The city gives several tips to protect yourself during a traffic stop and to help real police officers do their jobs.

  • Make sure it is a marked police unit. If it is not a marked unit, the emergency lights should be built in and are usually not a temporary light placed on the vehicle.
  • Try to stop in a well-lit area or a location where there are a lot of people present.
  • Turn on your emergency flashers, but don’t turn off your car.
  • Do not get out of the vehicle to meet the officer.
  • Lock your door.
  • Look for a uniform, official department jacket and other equipment used by police officers for the performance of their duties.
  • If the officer is in plain clothes, look for identifying clothing and equipment. If unsure, explain to the person that you are unsure about the situation and ask them to display official department identification and badge. Ask where they work and if you can contact their dispatch center to confirm their identity. You may also request a marked patrol unit respond.
  • Pay attention to what they are asking. Most officers will advise you of the reason for the stop and request your driver’s license, registration and proof of insurance.
  • If they immediately tell you to get out of the car without any preliminary questions, be suspicious.
  • Trust your instincts. If they don’t seem to be a real police officer, they are probably not.
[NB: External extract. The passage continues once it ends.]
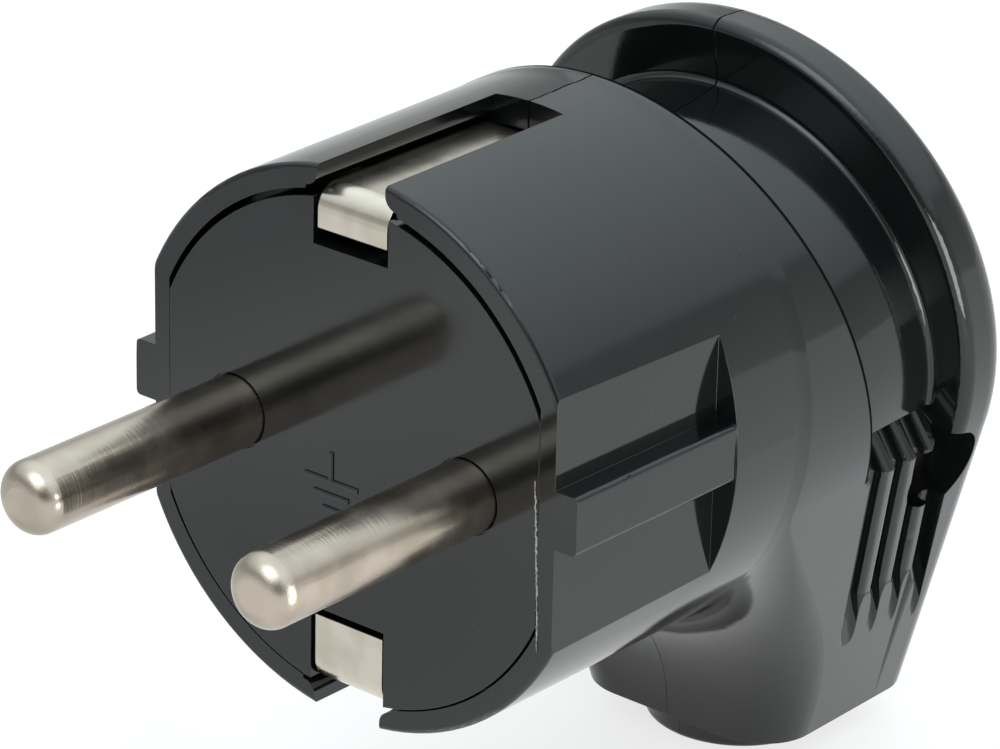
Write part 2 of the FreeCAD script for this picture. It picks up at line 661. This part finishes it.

Some clues that could give away a law enforcement imposter are:

  • Uniform pants do not match uniform shirt.
  • Uniform shirt does not have patches, silver or gold buttons, epaulets on shoulders or pins on the collar.
  • Person does not have a utility belt with firearm, magazine pouch, baton, handcuff case, radio or other tools of the trade.
  • No identification, police commission card or badge.
  • Vehicle is not marked and does not have red and blue flashing lights.
  • Extreme nervousness on the part of the impersonator when speaking.
  • Does not introduce themselves or agency.
  • Asks for inappropriate information or makes inappropriate requests.